From feeding into healthcare reforms and shaping public services to influencing policy, data about people and businesses can have widespread societal benefits. However, public authorities have historically avoided using confidential data out of a fear of making mistakes. Instead of applying evidence-based techniques, our researchers found that the majority of authorities tend to be guided by hypothetical worst-case scenarios.

Person looking at a computer screen with graphs on.

More access, less waste

Before UWE Bristol’s work, the rules determining how governments access research data were designed by statisticians whose focus was on the technicalities of preserving confidentiality and avoiding hacking attacks.

Professor Felix Ritchie, Lizzie Green, Dr Kyle Alves and colleagues from the Bristol Business School proposed an alternative approach. By developing new statistical and operational theories, training data managers and providing a new risk-management framework, they help organisations develop cost-effective, user-friendly secure data systems.

Since its development in 2014, the UWE Bristol model – called the Five Safes framework – has been adopted as best practice by organisations in the UK, Europe, Canada, Australia and New Zealand, while also directly framing UK and Australian legislation.

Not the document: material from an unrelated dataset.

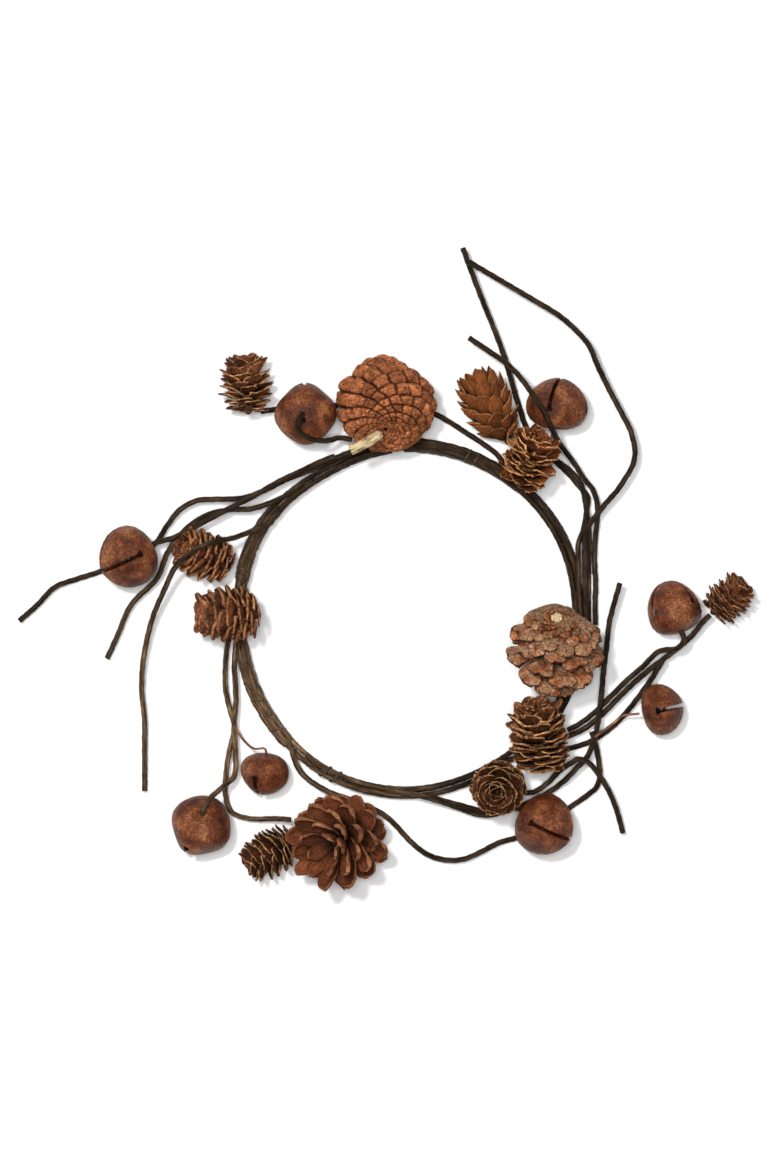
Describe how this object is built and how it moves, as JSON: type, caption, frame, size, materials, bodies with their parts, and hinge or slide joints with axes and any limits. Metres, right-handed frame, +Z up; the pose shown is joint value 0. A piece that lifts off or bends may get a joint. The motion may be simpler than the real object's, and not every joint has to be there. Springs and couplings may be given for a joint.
{
  "type": "pinecone wreath",
  "caption": "Candle-ring wreath of taped wire stems with pine cones, small larch cones and rusty jingle bells, lying flat round a table candle.",
  "frame": {"origin": "on the surface that the wreath lies on, under the middle of its outline", "axes": "+Z up from that surface, +X to the right and +Y to the top of the picture, which looks straight down"},
  "size_m": [0.3539, 0.3084, 0.0535],
  "materials": {
    "taped_stem": "steel wire wrapped in a spiral of brown floral paper tape, matt",
    "copper_wire": "thin copper-coloured wire, dulled",
    "binding_wire": "thin dark annealed wire",
    "closed_cone": "dry woody scales, warm orange brown, matt",
    "open_cone": "dry open woody scales, dark inside with pale rims, matt",
    "small_cone": "dry thin scales, red brown with pale tan edges, matt",
    "rusty_bell": "thin steel shell with an even coat of orange and dark rust",
    "steel_pellet": "dull steel ball"
  },
  "bodies": {
    "root": {"hoop_wire": "taped_stem", "stem_long_left": "taped_stem", "stem_left_low": "taped_stem", "stem_down_left": "taped_stem", "stem_bell_8": "taped_stem", "stem_cone_g": "taped_stem", "stem_bell_6": "taped_stem", "stem_long_bottom": "taped_stem", "stem_bell_3": "taped_stem", "stem_lower_right": "taped_stem", "stem_cone_f": "taped_stem", "stem_bell_4": "taped_stem", "stem_beside_bell_5": "taped_stem", "stem_cone_e": "taped_stem", "stem_top_inner": "taped_stem", "stem_top_outer": "taped_stem", "stem_over_bell_2": "taped_stem", "stem_cone_1": "taped_stem", "stem_cone_b": "taped_stem", "stem_bell_1": "taped_stem", "stem_cone_a": "taped_stem", "copper_wire_bell_2": "copper_wire", "copper_wire_bell_7": "copper_wire", "copper_wire_bell_5": "copper_wire", "binding_wire_left": "binding_wire", "binding_wire_upper_left": "binding_wire", "binding_wire_top": "binding_wire", "binding_wire_bottom": "binding_wire", "big_cone_1": "closed_cone", "big_cone_2": "closed_cone", "big_cone_3": "open_cone", "small_cone_a": "small_cone", "small_cone_b": "closed_cone", "small_cone_c": "small_cone", "small_cone_d": "small_cone", "small_cone_e": "small_cone", "small_cone_f": "small_cone", "small_cone_g": "small_cone", "small_cone_h": "small_cone", "small_cone_i": "small_cone", "bell_1": "rusty_bell", "bell_2": "rusty_bell", "bell_3": "rusty_bell", "bell_4": "rusty_bell", "bell_5": "rusty_bell", "bell_6": "rusty_bell", "bell_7": "rusty_bell", "bell_8": "rusty_bell", "pellet_1": "steel_pellet", "pellet_2": "steel_pellet", "pellet_3": "steel_pellet", "pellet_4": "steel_pellet", "pellet_5": "steel_pellet", "pellet_6": "steel_pellet", "pellet_7": "steel_pellet", "pellet_8": "steel_pellet"}
  },
  "joints": []
}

The Five Safes framework helps organisations to assess how to use data by considering multiple factors:

  • The nature of the project
  • The people involved
  • The setting
  • The data itself
  • The outputs

Changing attitudes to risk

By incorporating an evidence-based statistical perspective alongside an ethical one, the Five Safes framework helps to demystify the field of data management, and has changed people’s attitudes to risk in the process. The UWE Bristol team also lead in the training of both data managers and users to ensure that the everyone contributes to getting the most out of data in a secure way. The Five Safes model was especially crucial during the pandemic by providing a framework to link and create remote access to public health data, including the Office for National Statistics’ Covid Infection Study.

Among the UK organisations to benefit from UWE Bristol’s operational and statistical tools are Public Health Scotland, UKRI, UK Data Archive, NHS Digital, NHS Scotland and Cancer Research UK.

Internationally, the UWE Bristol model for data access has been adopted by public and private sector data organisations on every continent, including statistical agencies, central banks, health providers and consultants. For example, the adoption of the Five Safes by the Australian Bureau of Statistics and its use in forthcoming legislation means that private sector organisations and universities throughout the Australia have been encouraged to do the same.